=== Set exercise ===
Search the listing for the string "this" and copy every line that contains it.

=== Information given ===

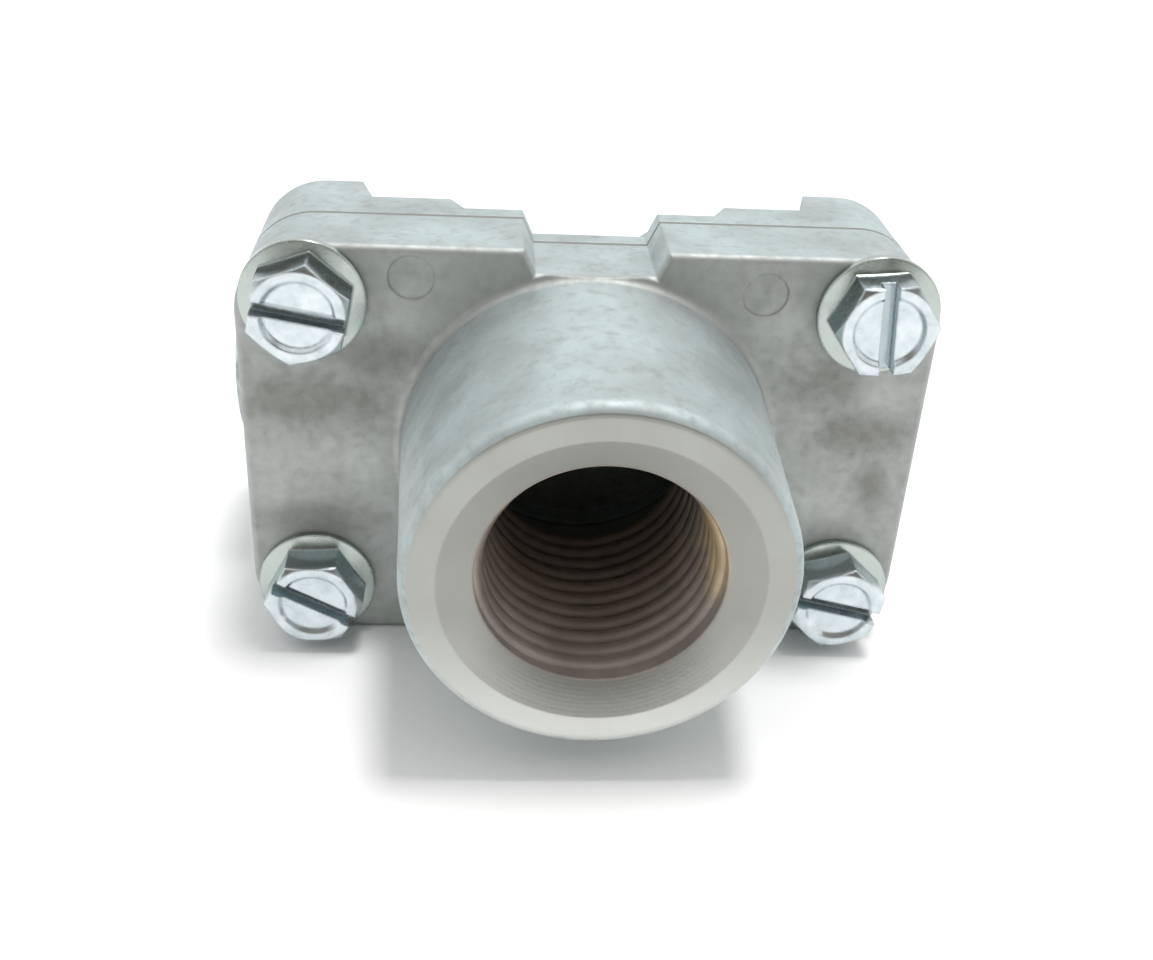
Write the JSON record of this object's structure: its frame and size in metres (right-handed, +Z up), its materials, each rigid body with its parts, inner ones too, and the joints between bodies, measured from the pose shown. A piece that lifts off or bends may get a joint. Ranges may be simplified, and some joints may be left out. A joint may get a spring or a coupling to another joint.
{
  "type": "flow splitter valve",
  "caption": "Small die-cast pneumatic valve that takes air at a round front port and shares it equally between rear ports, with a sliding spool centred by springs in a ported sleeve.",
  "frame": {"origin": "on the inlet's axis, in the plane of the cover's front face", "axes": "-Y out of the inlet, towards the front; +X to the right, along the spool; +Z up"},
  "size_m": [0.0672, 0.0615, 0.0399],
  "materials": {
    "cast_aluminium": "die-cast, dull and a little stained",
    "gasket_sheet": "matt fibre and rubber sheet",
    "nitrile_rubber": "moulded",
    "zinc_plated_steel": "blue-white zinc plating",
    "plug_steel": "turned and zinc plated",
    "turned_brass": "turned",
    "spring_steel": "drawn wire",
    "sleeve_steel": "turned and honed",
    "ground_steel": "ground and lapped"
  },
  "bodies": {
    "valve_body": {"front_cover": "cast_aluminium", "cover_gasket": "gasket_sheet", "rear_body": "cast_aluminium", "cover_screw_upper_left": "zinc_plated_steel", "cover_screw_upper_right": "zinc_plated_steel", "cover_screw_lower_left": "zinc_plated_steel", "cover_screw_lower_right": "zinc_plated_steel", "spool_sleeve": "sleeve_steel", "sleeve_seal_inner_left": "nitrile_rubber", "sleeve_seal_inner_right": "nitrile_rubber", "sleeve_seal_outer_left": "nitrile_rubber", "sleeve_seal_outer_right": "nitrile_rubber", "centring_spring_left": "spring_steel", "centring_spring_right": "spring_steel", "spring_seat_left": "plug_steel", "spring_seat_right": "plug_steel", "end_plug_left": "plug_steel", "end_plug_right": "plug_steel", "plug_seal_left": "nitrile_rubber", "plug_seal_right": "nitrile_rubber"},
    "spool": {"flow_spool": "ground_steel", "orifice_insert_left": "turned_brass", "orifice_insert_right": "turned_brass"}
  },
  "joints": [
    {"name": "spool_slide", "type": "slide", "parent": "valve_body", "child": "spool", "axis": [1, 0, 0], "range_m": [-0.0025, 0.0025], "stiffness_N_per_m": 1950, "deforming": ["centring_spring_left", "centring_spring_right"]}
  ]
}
==
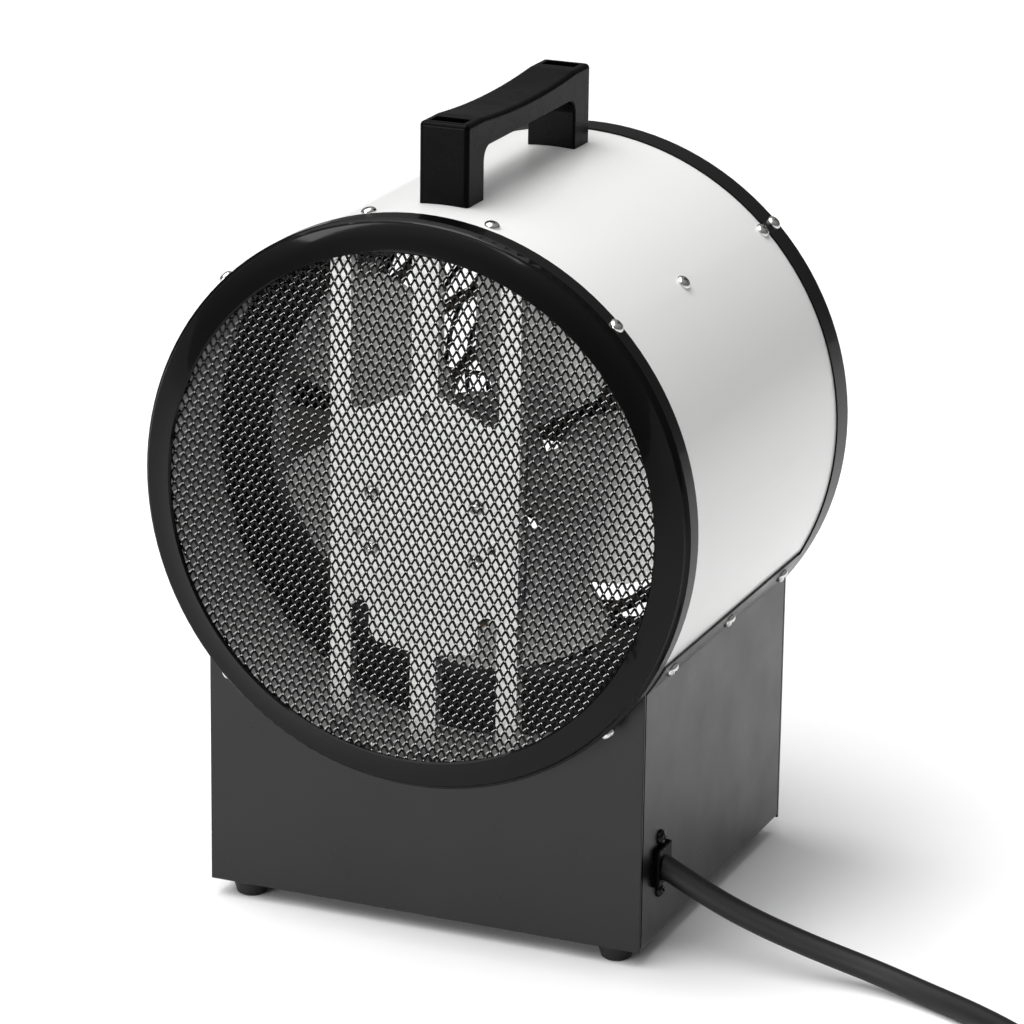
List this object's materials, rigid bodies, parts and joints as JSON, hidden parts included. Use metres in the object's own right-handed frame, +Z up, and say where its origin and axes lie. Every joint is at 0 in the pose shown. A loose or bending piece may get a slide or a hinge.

=== The response ===
Write the JSON record of this object's structure: its frame and size in metres (right-handed, +Z up), its materials, each rigid body with its parts, inner ones too, and the joints between bodies, measured from the pose shown. A piece that lifts off or bends may get a joint. Ranges may be simplified, and some joints may be left out. A joint may get a spring or a coupling to another joint.
List this object's materials, rigid bodies, parts and joints as JSON, hidden parts included. Use metres in the object's own right-handed frame, +Z up, and say where its origin and axes lie. Every joint is at 0 in the pose shown. A loose or bending piece may get a slide or a hinge.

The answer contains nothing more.